According to ASHRAE Handbook, absolute humidity is the mass of water vapor per unit volume of moist air, while humidity ratio and specific humidity are the same water content per unit mass of dry or moist air.

Absolute humidity and surface temperature together drive condensation risk, and the Heat Transfer Conduction Calculator covers the conductive heat flux through a wall or window.

Factors That Affect Your Results

Three numbers drive the result, and three contextual factors decide whether the absolute humidity is comfortable, productive, or out of range.

Air temperature

Saturation pressure grows roughly 7 percent per degree C near room temperature, so absolute humidity at 100 percent RH climbs from 9.40 g/m^3 at 10 degrees C to 23.02 g/m^3 at 25 degrees C to 30.33 g/m^3 at 30 degrees C.

Relative humidity

At fixed temperature the absolute humidity scales linearly with relative humidity, so a 50 to 100 percent RH step at 25 degrees C raises the absolute humidity from 11.51 to 23.02 g/m^3.

Atmospheric pressure

The g/m^3 formula divides by T_K, not by pressure, so the g/m^3 result is almost insensitive to atmospheric pressure. Mixing ratio and specific humidity are pressure-sensitive.

Altitude

At 1800 m the standard pressure is about 82 kPa instead of 101.325 kPa, so mixing ratio and specific humidity in g/kg of dry air are noticeably higher for the same temperature and relative humidity.

Sensor placement

A humidity sensor in direct sunlight, against a cold wall, or near a supply-air vent reads a different microclimate than the room average.

  • The Tetens equation is accurate within about 0.4 percent for 0 to 50 degrees C. Outside that range a Goff-Gratch or Buck equation is needed.
  • The ideal gas law treats water vapor as an ideal gas, which is a good approximation below about 200 kPa.
  • Below 0 degrees C the Tetens equation gives the saturation pressure over supercooled water, but ice has a slightly different saturation curve.

These caveats matter because the ideal gas derivation is a textbook fit, not a real-world measurement.

According to Wikipedia: Humidity, absolute humidity is the mass of water vapor per unit volume of moist air, given in g/m^3, and is computed from the actual vapor pressure using the ideal gas law AH = M_w x P_v / (R x T_K).

For an indoor-cultivation site, absolute humidity sets the transpiration load on a leaf, and the CO2 Grow Room Calculator covers the carbon dioxide side of the same indoor-cultivation problem.
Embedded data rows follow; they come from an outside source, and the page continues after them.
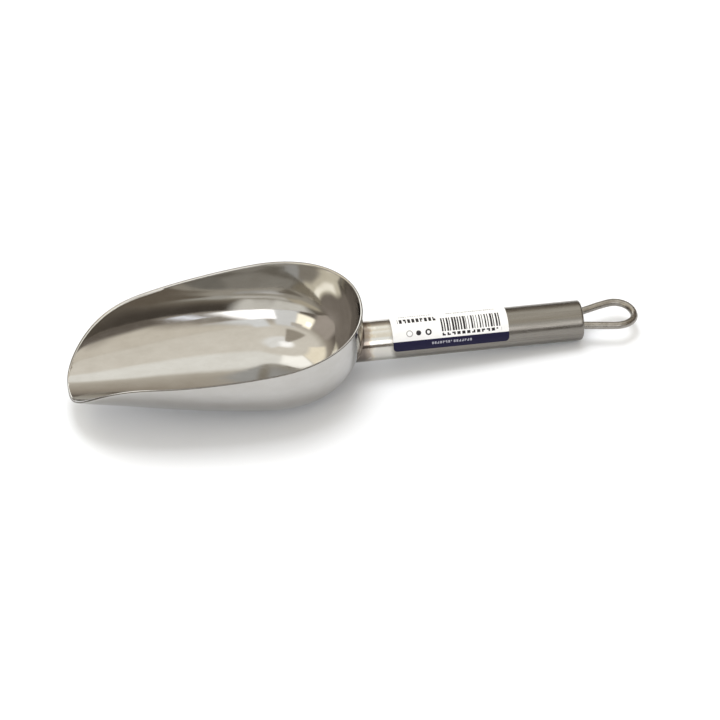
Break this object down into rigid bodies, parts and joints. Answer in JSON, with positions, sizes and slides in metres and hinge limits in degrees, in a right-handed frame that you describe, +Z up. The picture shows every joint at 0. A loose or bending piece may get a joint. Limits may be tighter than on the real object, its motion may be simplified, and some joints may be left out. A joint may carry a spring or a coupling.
{
  "type": "ice scoop",
  "caption": "Ice scoop with a deep polished steel bowl, open at its raised tip, on a straight round tube handle that ends in a wire hanging loop.",
  "frame": {"origin": "on the table, under the middle of the scoop's length and width", "axes": "+X from the tip of the bowl to the hanging loop, +Y across the bowl, +Z up from the table"},
  "size_m": [0.2718, 0.0792, 0.042],
  "materials": {
    "polished_steel": "mirror-polished stainless steel sheet",
    "satin_steel": "satin stainless steel with fine lengthwise drawing lines",
    "wire_steel": "drawn stainless steel wire, dull shine",
    "weld_steel": "weld bead, straw and brown heat tint",
    "label_paper": "semi-gloss printed paper"
  },
  "bodies": {
    "root": {"bowl": "polished_steel", "bowl_weld": "weld_steel", "handle_tube": "satin_steel", "end_cap": "satin_steel", "hanging_loop": "wire_steel", "loop_weld_near": "weld_steel", "loop_weld_far": "weld_steel", "handle_label": "label_paper"}
  },
  "joints": []
}
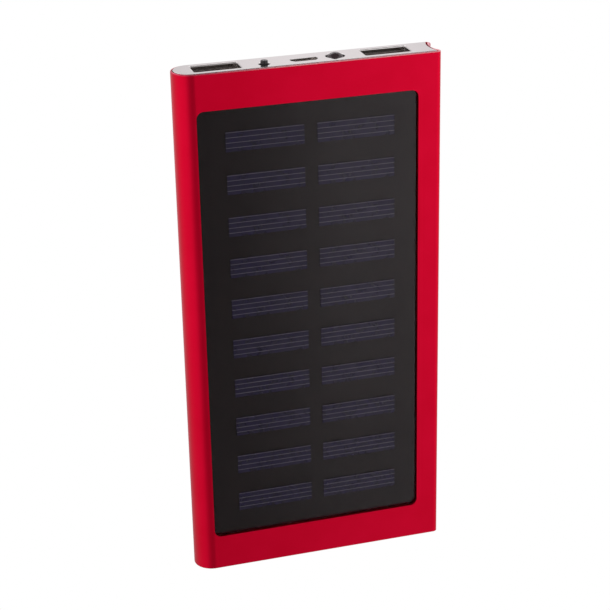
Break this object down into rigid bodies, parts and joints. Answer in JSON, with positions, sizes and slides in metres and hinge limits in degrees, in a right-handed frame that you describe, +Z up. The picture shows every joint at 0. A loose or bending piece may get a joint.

Absolute humidity calculator interface showing air temperature, relative humidity, atmospheric pressure, and water vapor density outputs in g/m^3 and kg/m^3
Absolute humidity calculator interface showing air temperature, relative humidity, atmospheric pressure, and water vapor density outputs in g/m^3 and kg/m^3

Frequently Asked Questions

Q: What is an absolute humidity calculator?
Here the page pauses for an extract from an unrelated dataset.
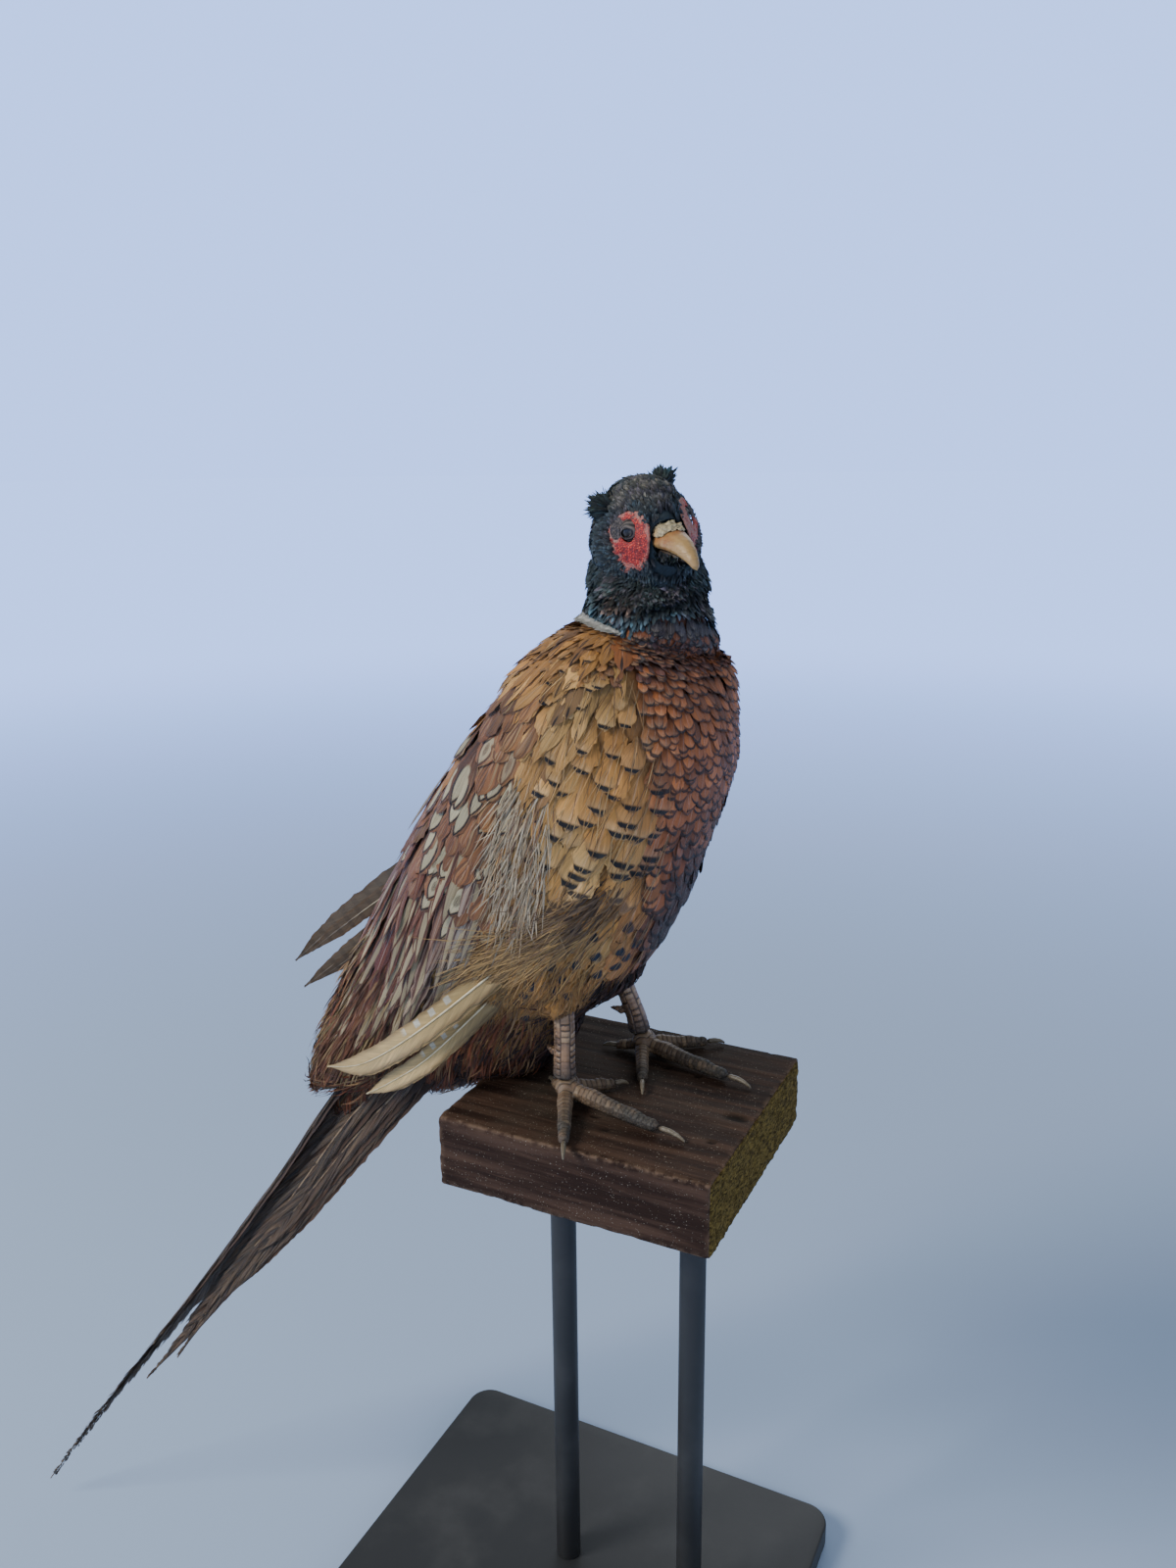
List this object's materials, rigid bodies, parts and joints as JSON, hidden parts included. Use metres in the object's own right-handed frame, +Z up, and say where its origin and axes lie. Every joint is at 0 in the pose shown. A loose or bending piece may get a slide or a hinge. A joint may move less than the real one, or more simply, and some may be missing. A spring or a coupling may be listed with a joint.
{
  "type": "taxidermy pheasant",
  "caption": "Taxidermy cock pheasant standing on a sawn dark wood block, long tail hanging behind, carried by a plain display stand.",
  "frame": {"origin": "centre of the stand base's underside between the two rods, under the middle of the wood block", "axes": "+Z up, +X the way the body and toes face, +Y the bird's left"},
  "size_m": [0.454, 0.19, 0.6379],
  "materials": {
    "head_feather": "glossy blue-green black head feathers",
    "neck_feather": "blue-black neck feathers over a part white collar",
    "body_feather": "golden buff to maroon body feathers with black tips",
    "vent_feather": "loose rusty brown plumes",
    "wing_feather": "chestnut and cream wing coverts",
    "quill": "pale straw flight feathers with brown bars",
    "tail_feather": "grey-brown tail feathers with dark bars",
    "wattle": "red granular bare skin",
    "horn": "satin tan horn",
    "cere": "flaky yellowish white skin",
    "eye": "polished dark glass eye",
    "leg": "satin scaled brown skin",
    "claw": "pale horn",
    "timber": "rough dark stained timber, sawn",
    "stand": "satin dark grey paint"
  },
  "bodies": {
    "root": {"base_block": "timber", "belly": "body_feather", "bill_lower": "horn", "bill_upper": "horn", "breast": "body_feather", "cere": "cere", "claw_left_hind": "claw", "claw_left_inner": "claw", "claw_left_middle": "claw", "claw_left_outer": "claw", "claw_right_hind": "claw", "claw_right_inner": "claw", "claw_right_middle": "claw", "claw_right_outer": "claw", "ear_tuft_left": "head_feather", "ear_tuft_right": "head_feather", "eye_left": "eye", "eye_right": "eye", "foot_left": "leg", "foot_right": "leg", "head": "head_feather", "neck": "neck_feather", "primary_left_1": "quill", "primary_left_2": "quill", "primary_right_1": "quill", "primary_right_2": "quill", "rump": "vent_feather", "shank_left": "leg", "shank_right": "leg", "stand_base": "stand", "stand_rod_back": "stand", "stand_rod_front": "stand", "tail_central": "tail_feather", "tail_coverts": "tail_feather", "tail_left": "tail_feather", "tail_right": "tail_feather", "thigh_left": "body_feather", "thigh_right": "body_feather", "vent_plumes": "vent_feather", "wattle_left": "wattle", "wattle_right": "wattle", "wing_left": "wing_feather", "wing_right": "wing_feather"}
  },
  "joints": []
}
A: An absolute humidity calculator is a worksheet that takes air temperature in degrees Celsius, relative humidity as a percent, and atmospheric pressure in kilopascals, and returns the mass of water vapor per cubic meter of moist air, in g/m^3, using the ideal gas law applied to the actual vapor pressure.

Q: How do you calculate absolute humidity from temperature and relative humidity?
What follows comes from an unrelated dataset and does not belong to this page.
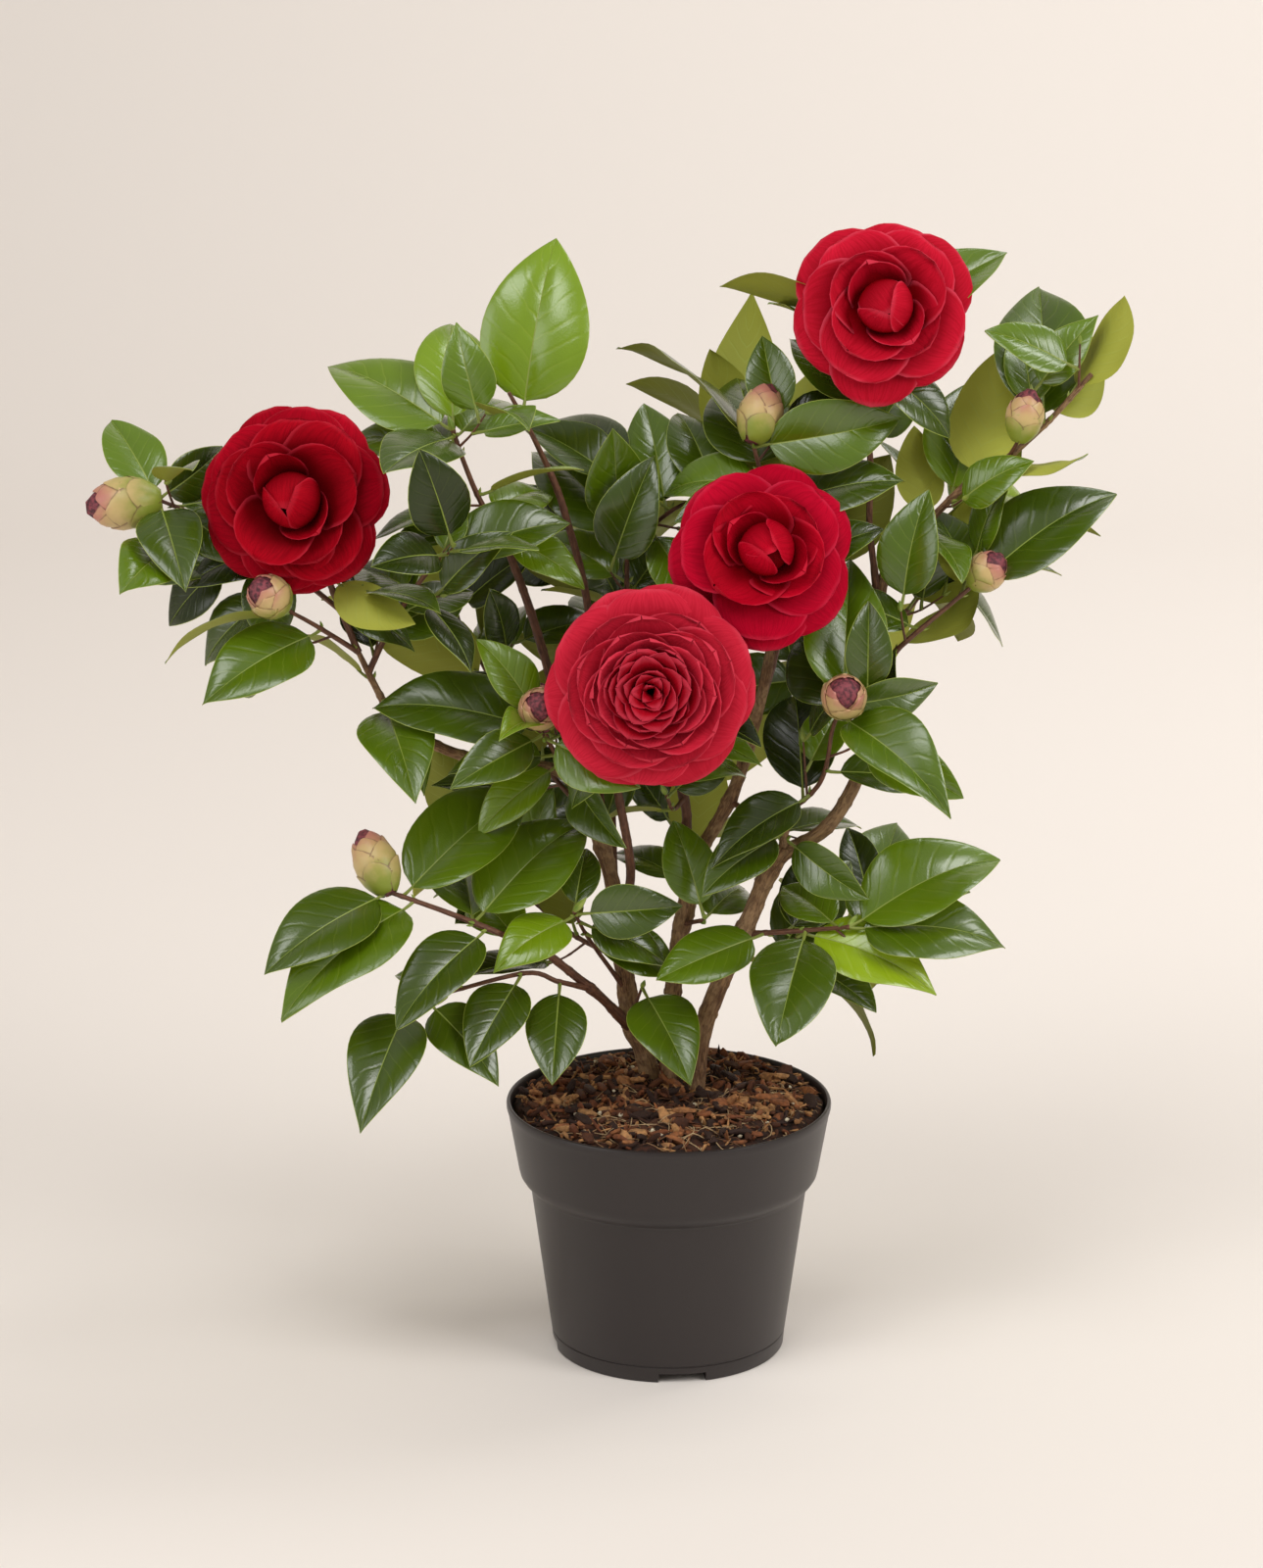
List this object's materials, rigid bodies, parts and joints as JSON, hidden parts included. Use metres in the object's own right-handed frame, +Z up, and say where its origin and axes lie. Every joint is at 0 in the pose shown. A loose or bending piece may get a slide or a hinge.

A: Compute the saturation vapor pressure with the Tetens equation 610.78 x exp(17.27 x T_C / (T_C + 237.3)) in pascals, multiply by RH/100 to get the actual vapor pressure, and divide P_v x M_w by R x T_K, where M_w = 18.015 g/mol, R = 8.314 J/(mol x K), and T_K = T_C + 273.15. For 25 degrees C and 50 percent RH the result is 11.51 g/m^3.

Q: What is the difference between absolute humidity and relative humidity?

A: Relative humidity is the percent of the saturation pressure the air currently holds, while absolute humidity is the actual mass of water vapor per cubic meter of moist air. Two rooms with the same 50 percent RH can have very different absolute humidities because the saturation pressure changes with temperature.

Q: What is the saturation absolute humidity at 25 degrees C?

A: The saturation absolute humidity at 25 degrees C and 100 percent RH is 23.02 g/m^3, the ASHRAE Handbook of Fundamentals reference value. At 30 degrees C the same ceiling rises to 30.33 g/m^3, and at 20 degrees C it falls to 17.28 g/m^3, which is why warm air can carry so much more water than cool air.

Q: What units does an absolute humidity calculator report?

A: The primary output is g/m^3, with a secondary kg/m^3 readout. The calculator also returns the mixing ratio in g/kg of dry air, the specific humidity in g/kg of moist air, and the actual vapor pressure in pascals so the same water content can be plugged into HVAC, meteorological, and process calculations.

Q: Why does absolute humidity matter for HVAC and indoor air quality?

A: Absolute humidity sets the actual water content of the air, which is what a humidifier adds, a dehumidifier removes, and a cooling coil condenses out. ASHRAE recommends keeping indoor absolute humidity between about 4 and 12 g/m^3 to balance comfort, microbial growth, and static-electricity concerns, which is easier to check against a sensor than against a relative humidity percentage.